TASK INSTRUCTIONS | Restate all of the data exactly.

STORED DATA |
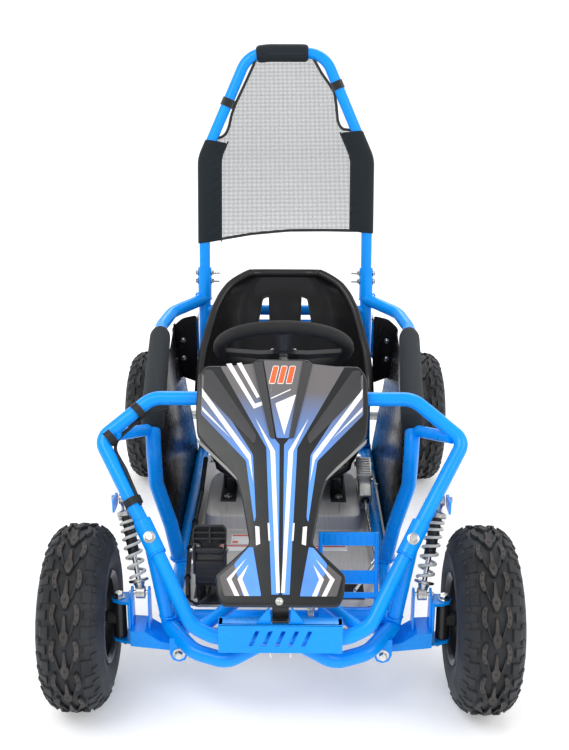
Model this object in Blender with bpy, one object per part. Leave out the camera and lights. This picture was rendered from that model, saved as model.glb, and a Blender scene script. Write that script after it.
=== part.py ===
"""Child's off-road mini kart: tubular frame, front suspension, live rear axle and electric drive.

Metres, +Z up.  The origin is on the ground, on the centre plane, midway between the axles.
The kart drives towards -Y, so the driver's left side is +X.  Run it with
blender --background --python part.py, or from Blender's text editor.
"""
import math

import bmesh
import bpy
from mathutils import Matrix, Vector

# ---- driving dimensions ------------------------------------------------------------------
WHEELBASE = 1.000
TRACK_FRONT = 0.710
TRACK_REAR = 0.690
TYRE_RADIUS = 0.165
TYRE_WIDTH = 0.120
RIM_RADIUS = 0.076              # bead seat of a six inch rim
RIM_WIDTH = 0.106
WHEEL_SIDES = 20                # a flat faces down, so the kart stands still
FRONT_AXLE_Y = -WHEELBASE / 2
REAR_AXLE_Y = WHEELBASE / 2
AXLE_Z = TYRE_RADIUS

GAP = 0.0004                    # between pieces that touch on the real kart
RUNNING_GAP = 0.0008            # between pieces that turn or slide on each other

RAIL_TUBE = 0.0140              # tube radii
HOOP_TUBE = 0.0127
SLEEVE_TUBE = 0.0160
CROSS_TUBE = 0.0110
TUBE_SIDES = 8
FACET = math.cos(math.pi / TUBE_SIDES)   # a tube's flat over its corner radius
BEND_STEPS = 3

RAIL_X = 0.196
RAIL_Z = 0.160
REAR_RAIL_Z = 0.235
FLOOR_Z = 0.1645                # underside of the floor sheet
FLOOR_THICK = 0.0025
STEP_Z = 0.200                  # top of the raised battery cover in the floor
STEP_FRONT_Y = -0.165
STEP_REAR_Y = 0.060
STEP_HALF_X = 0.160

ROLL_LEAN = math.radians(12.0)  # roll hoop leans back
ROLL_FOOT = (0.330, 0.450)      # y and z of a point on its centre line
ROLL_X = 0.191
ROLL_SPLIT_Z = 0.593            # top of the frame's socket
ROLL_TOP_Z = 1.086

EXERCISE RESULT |
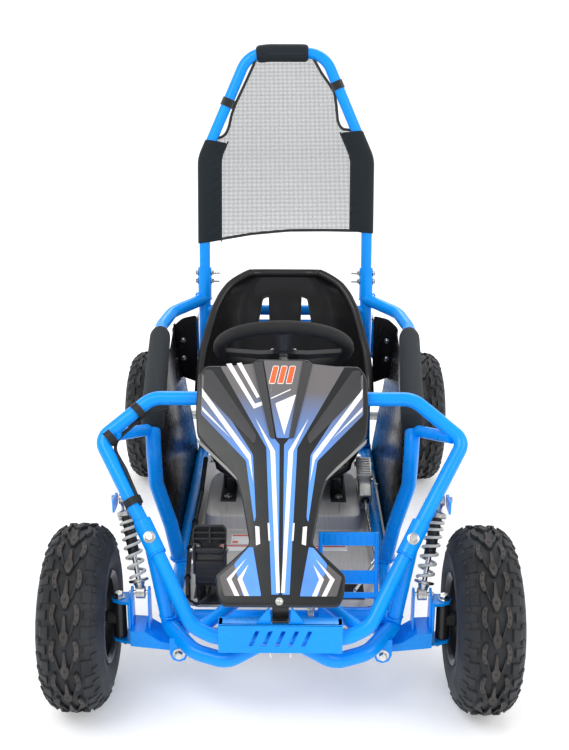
Model this object in Blender with bpy, one object per part. Leave out the camera and lights. This picture was rendered from that model, saved as model.glb, and a Blender scene script. Write that script after it.
=== part.py ===
"""Child's off-road mini kart: tubular frame, front suspension, live rear axle and electric drive.

Metres, +Z up.  The origin is on the ground, on the centre plane, midway between the axles.
The kart drives towards -Y, so the driver's left side is +X.  Run it with
blender --background --python part.py, or from Blender's text editor.
"""
import math

import bmesh
import bpy
from mathutils import Matrix, Vector

# ---- driving dimensions ------------------------------------------------------------------
WHEELBASE = 1.000
TRACK_FRONT = 0.710
TRACK_REAR = 0.690
TYRE_RADIUS = 0.165
TYRE_WIDTH = 0.120
RIM_RADIUS = 0.076              # bead seat of a six inch rim
RIM_WIDTH = 0.106
WHEEL_SIDES = 20                # a flat faces down, so the kart stands still
FRONT_AXLE_Y = -WHEELBASE / 2
REAR_AXLE_Y = WHEELBASE / 2
AXLE_Z = TYRE_RADIUS

GAP = 0.0004                    # between pieces that touch on the real kart
RUNNING_GAP = 0.0008            # between pieces that turn or slide on each other

RAIL_TUBE = 0.0140              # tube radii
HOOP_TUBE = 0.0127
SLEEVE_TUBE = 0.0160
CROSS_TUBE = 0.0110
TUBE_SIDES = 8
FACET = math.cos(math.pi / TUBE_SIDES)   # a tube's flat over its corner radius
BEND_STEPS = 3

RAIL_X = 0.196
RAIL_Z = 0.160
REAR_RAIL_Z = 0.235
FLOOR_Z = 0.1645                # underside of the floor sheet
FLOOR_THICK = 0.0025
STEP_Z = 0.200                  # top of the raised battery cover in the floor
STEP_FRONT_Y = -0.165
STEP_REAR_Y = 0.060
STEP_HALF_X = 0.160

ROLL_LEAN = math.radians(12.0)  # roll hoop leans back
ROLL_FOOT = (0.330, 0.450)      # y and z of a point on its centre line
ROLL_X = 0.191
ROLL_SPLIT_Z = 0.593            # top of the frame's socket
ROLL_TOP_Z = 1.086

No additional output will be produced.